Se dejó golpear por la prensa como un mono porfiado. Volvía una y otra vez a los espacios que muchos de sus colegas vetaron para siempre. Jamás ponía trabas o pautas previas. El 2019, en una entrevista en Mesa central siendo presidente, lo fustigué por el proyecto de ley con que buscaba rebajar la edad para el control de identidad. Se indignó. En cámara me acusó de atribuirle un proyecto de ley que iría en contra de la legalidad. Contraargumenté, pero no hubo caso.

Terminada la áspera entrevista, me preguntó lo de siempre, lo que mencionaba cada vez que nos tocaba intercambiar: “¿Cómo está la papaya?, aludiendo al origen serenense de nuestras respectivas familias.

Piñera no se picaba. Esa vez, tras bambalinas, nos sacamos una foto alegre, como si nada hubiera pasado. La papaya pesó más. Admirable su falta de rencor.

No hay muerto malo, suele decirse. Y mucho de eso ha ocurrido esta semana de la fatalidad. Pasado el trance del impacto por su muerte y la masiva despedida y funeral de Estado, vendrán los análisis fríos y “neutrales”.
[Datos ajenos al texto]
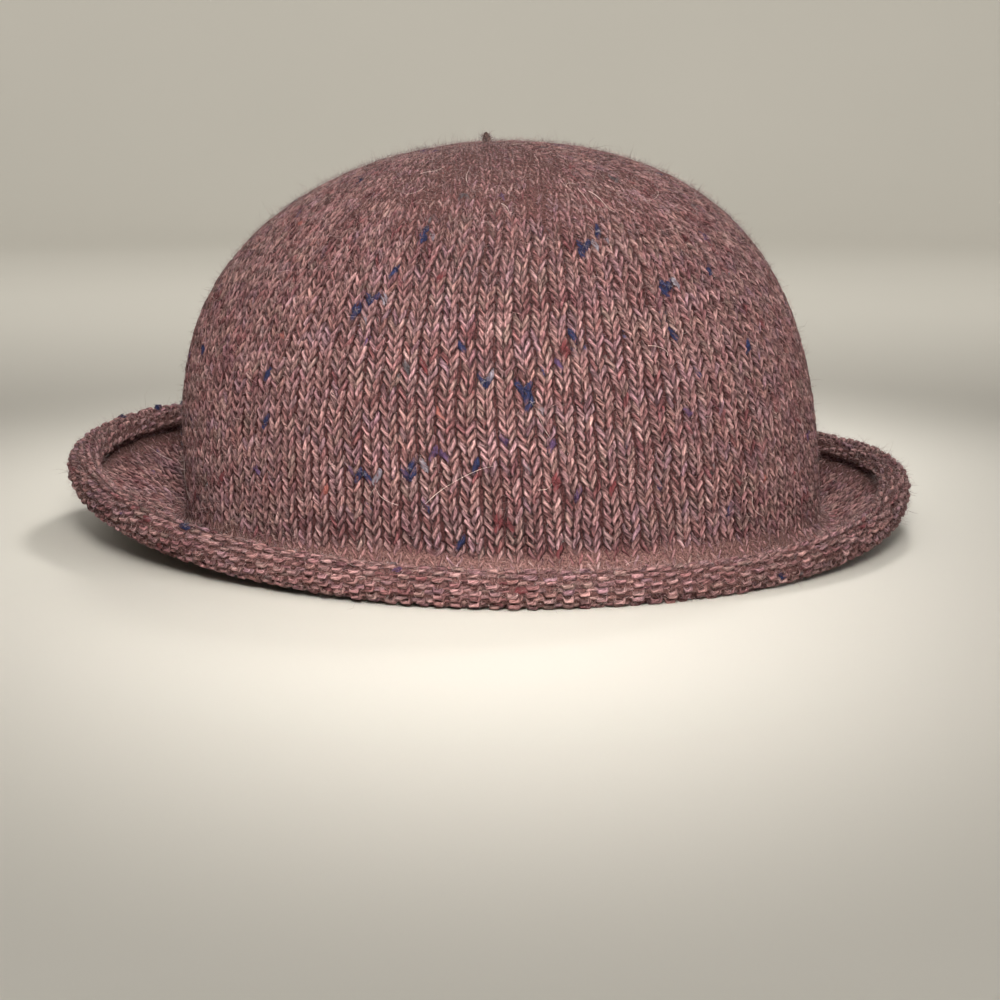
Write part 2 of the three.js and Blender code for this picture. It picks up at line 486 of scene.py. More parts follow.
def add_mesh(name, points, faces, bake_map, yarn_map=None, **colours):
    """A smooth mesh object from arrays: points in millimetres, faces of one size, UV maps by
    face corner, and colours by point."""
    mesh = bpy.data.meshes.new(name)
    count, size = faces.shape
    mesh.vertices.add(len(points))
    mesh.vertices.foreach_set("co", (points * MM).astype(np.float32).ravel())
    mesh.loops.add(count * size)
    mesh.loops.foreach_set("vertex_index", faces.astype(np.int32).ravel())
    mesh.polygons.add(count)
    mesh.polygons.foreach_set("loop_start", np.arange(count, dtype=np.int32) * size)
    mesh.update(calc_edges=True)
    mesh.shade_smooth()
    maps = {"OFBake": bake_map} if yarn_map is None else {"OFBake": bake_map, "Yarn": yarn_map}
    for map_name, corners in maps.items():
        layer = mesh.uv_layers.new(name=map_name)
        layer.uv.foreach_set("vector", corners.astype(np.float32).ravel())
    for colour_name, values in colours.items():
        layer = mesh.color_attributes.new(name=colour_name, type="FLOAT_COLOR", domain="POINT")
        layer.data.foreach_set("color", values.astype(np.float32).ravel())
    return placed(name, mesh)


def ring_faces(rings, sides):
    """Quads of a tube of closed rings that also closes on itself."""
    ring = np.arange(rings)[:, None] * sides
    side = np.arange(sides)[None, :]
    ahead, beside = np.roll(ring, -1), (side + 1) % sides
    corners = (ring + side, ring + beside, ahead + beside, ahead + side)
    return np.stack(np.broadcast_arrays(*corners), -1).reshape(-1, 4)


def tube_maps(along, sides):
    """For every face of a tube: its ring, its corners' shares of the way round, and its place
    on the yarn map."""
    count = len(along) - 1
    ring, side = np.repeat(np.arange(count), sides), np.tile(np.arange(sides), count)
    v = np.stack([side, side + 1, side + 1, side], -1) / sides
    return ring, v, np.stack([near_far(along[ring], along[ring + 1]), v], -1).reshape(-1, 2)


def yarn_piece(name, courses):
    """One mesh of several courses of yarn."""
    points, faces, yarn_map, bake_map, tints, flecks = ([] for _ in range(6))
    cells = sum(len(c["centre"]) for c in courses)
    across = math.sqrt(cells * STRIP_HEIGHT / STEP_LENGTH)
    per_line = math.ceil(across / STEPS_PER_STITCH) * STEPS_PER_STITCH
    lines = math.ceil(cells / per_line)
    cell = 0
    for c in courses:
        count = len(c["centre"])
        points.append(c["rings"].reshape(-1, 3))
        faces.append(ring_faces(count, SIDES) + cell * SIDES)
        ring, v, corners = tube_maps(c["along"], SIDES)
        yarn_map.append(corners)
        column, line = (cell + ring) % per_line, (cell + ring) // per_line
        bu = near_far(column, column + 1) / per_line
        bv = (line[:, None] + 0.1 + 0.8 * v) / lines
        bake_map.append(np.stack([bu, bv], -1).reshape(-1, 2))
        cell += count
        tint = np.repeat(c["tint"], SIDES, 0)
        # painted shade darkens the tint on the rings' deeper corners
        tint[:, :3] *= c["depth_shade"].reshape(-1, 1)
        tints.append(tint)
        flecks.append(np.repeat(c["fleck"], SIDES, 0))
    parts = [np.concatenate(part) for part in (points, faces, bake_map, yarn_map, tints, flecks)]
    return add_mesh(name, *parts[:4], Tint=parts[4], Fleck=parts[5])


def seen_at(points):
    """Where points, in millimetres, fall on the photograph, in its pixels."""
    pitch = math.radians(CAMERA_PITCH)
    forward = np.array([0, math.cos(pitch), -math.sin(pitch)])
    upward = np.array([0, math.sin(pitch), math.cos(pitch)])
    away = points - np.array(CAMERA_PLACE)
    depth = away @ forward
    focal = PICTURE_WIDTH * CAMERA_LENS / SENSOR_WIDTH
    across = PICTURE_WIDTH / 2 + focal * away[..., 0] / depth
    down = PICTURE_WIDTH / 2 - focal * (away @ upward) / depth
    return np.stack([across, down], -1)


# Tweed colours, linear
STUB_TINT = (0.17, 0.105, 0.09)
TINTS = (
    (0.315, 0.165, 0.165), (0.42, 0.25, 0.24), (0.26, 0.118, 0.12), (0.29, 0.168, 0.20),
    (0.27, 0.175, 0.155), (0.35, 0.19, 0.17), (0.165, 0.05, 0.055),
)
NAVY = (0.016, 0.019, 0.05)
VIOLET = (0.055, 0.03, 0.065)
MAROON = (0.095, 0.024, 0.026)
CORAL = (0.17, 0.055, 0.046)
SLATE = (0.07, 0.06, 0.065)
LAVENDER = (0.14, 0.12, 0.14)

# The larger flecks of the front: pixels across and down the photograph, colour, legs covered
PHOTO_FLECKS = (
    (363, 181, NAVY, 1), (422, 154, VIOLET, 2), (463, 196, SLATE, 2), (500, 195, VIOLET, 1),
    (426, 235, NAVY, 2), (598, 231, NAVY, 2), (584, 252, NAVY, 3), (664, 289, NAVY, 3),
    (710, 272, NAVY, 1), (615, 181, SLATE, 2), (397, 272, NAVY, 1), (371, 297, NAVY, 2),
    (354, 312, NAVY, 2), (463, 346, NAVY, 1), (572, 335, NAVY, 1), (555, 361, VIOLET, 1),
    (529, 393, NAVY, 4), (487, 384, NAVY, 2), (409, 364, SLATE, 1), (673, 335, NAVY, 1),
    (747, 347, NAVY, 1), (205, 351, NAVY, 1), (268, 376, NAVY, 1), (268, 415, NAVY, 1),
    (690, 415, VIOLET, 1), (360, 476, NAVY, 2), (410, 473, NAVY, 3), (440, 456, VIOLET, 2),
    (478, 459, NAVY, 1), (506, 442, VIOLET, 1), (555, 444, VIOLET, 1), (575, 496, VIOLET, 1),
    (187, 526, NAVY, 3), (463, 536, NAVY, 1), (779, 571, NAVY, 2), (323, 491, CORAL, 1),
    (564, 347, MAROON, 2), (503, 524, MAROON, 3), (556, 482, MAROON, 2),
)
LOOSE_FLECKS = 380
BOLD_FLECKS = 56
FLECK_FIBRES = 12


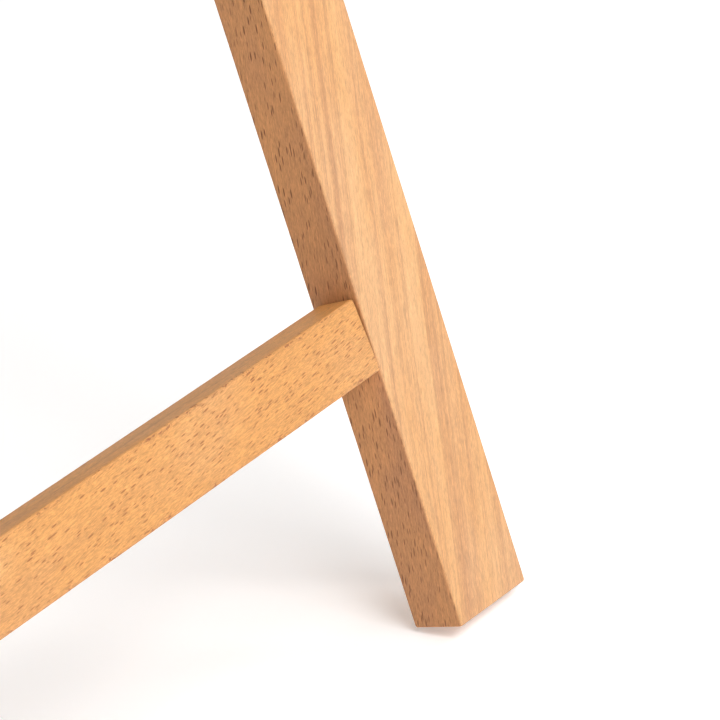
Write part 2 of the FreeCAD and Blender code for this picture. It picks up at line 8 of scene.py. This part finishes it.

Pero por ahora, podemos decir de Piñera que no fue lo que se dice un santo, como todo ser humano, y particularmente quienes se dedican a la política. De hecho, la primera parte de su segundo mandato careció de la sintonía mínima que se requiere de un gobierno para contener el malestar que se incubaba hace años.

El estallido no se produjo en el gobierno anterior ni en el siguiente. La explosión popular, con su reguero de descontento, furia, desmanes y violencia, ocurrió bajo su mandato. Piñera intentó encontrar una explicación razonable hasta el final, sin dar con una respuesta satisfactoria.

En los hechos, la lógica del enemigo interno llevó al entonces mandatario a convencerse de que estábamos en guerra. Y a no reaccionar de manera categórica en el primer momento, frente al evidente desborde de las fuerzas policiales que salieron a reprimir a los manifestantes, violando los más elementales protocolos del uso de la fuerza.  

Eso es lo que no le perdona un sector de la ciudadanía, cada vez más minoritario si vemos su evolución en las encuestas. En enero de 2020 no lo quería prácticamente nadie, mientras que en los últimos sondeos aparecía en el cuadro de honor de la aprobación ciudadana.

Volviendo a 2019, una vez desatado el caos, Piñera apostó por la salida política. Eso lo exalta como un líder democrático, pero no borra el rencor de quienes lo pusieron en el primer lugar de la nómina de la impunidad.

Tuvo una oportunidad de oro, tras el desastre, de reivindicarse. Y lo hizo con creces. Asumió la pandemia del COVID con las herramientas con las que siempre se lució: las del hombre de acción. Su sagaz estrategia convirtió a Chile en un país modelo del combate contra el virus. Desconocer ese logro monumental fue y seguirá siendo una mezquindad.

“Incontinente bursátil” lo motejó Camilo Escalona en su primer gobierno, cuando se aseguraba que mantenía una terminal Bloomberg en el despacho presidencial. Le costó cantidades desligarse de sus negocios y fortuna, llevando incluso a sus hijos a una gira de negocios a China y teniendo que enfrentar una acusación constitucional por una cuestionada venta de activos en paraísos fiscales.

Son tantas sus facetas, sus errores y aciertos de hombre original y omnipotente, que prefiero volver a ciertos recuerdos del Piñera que conocí. En febrero de 2011, en su primer mandato, celebraba festivo al presidente de Ecuador Rafael Correa, en un restorán de Lago Ranco. Lo tenía invitado a su casa en Bahía Coique y trataba, por la vía del canturreo y la celebración gozosa, de hacer un aliado ahí donde ideológicamente no era fácil hallarlos. Estuve comiendo con mi familia esa noche en ese restorán.

Coincidimos fumándonos un cigarrillo en la terraza. La camisa blanca chorreada de buena comida. Se lo hice ver. No le importó. Me interrogó sobre mi vida personal con genuino y cariñoso interés. Un asistente le comentó que los invitados lo esperaban adentro. Prefirió quedarse un rato más. Y seguimos conversando, entrevistadora y entrevistado, con el aire tibio de febrero que en el Lago Ranco de siente tan deliciosamente bien.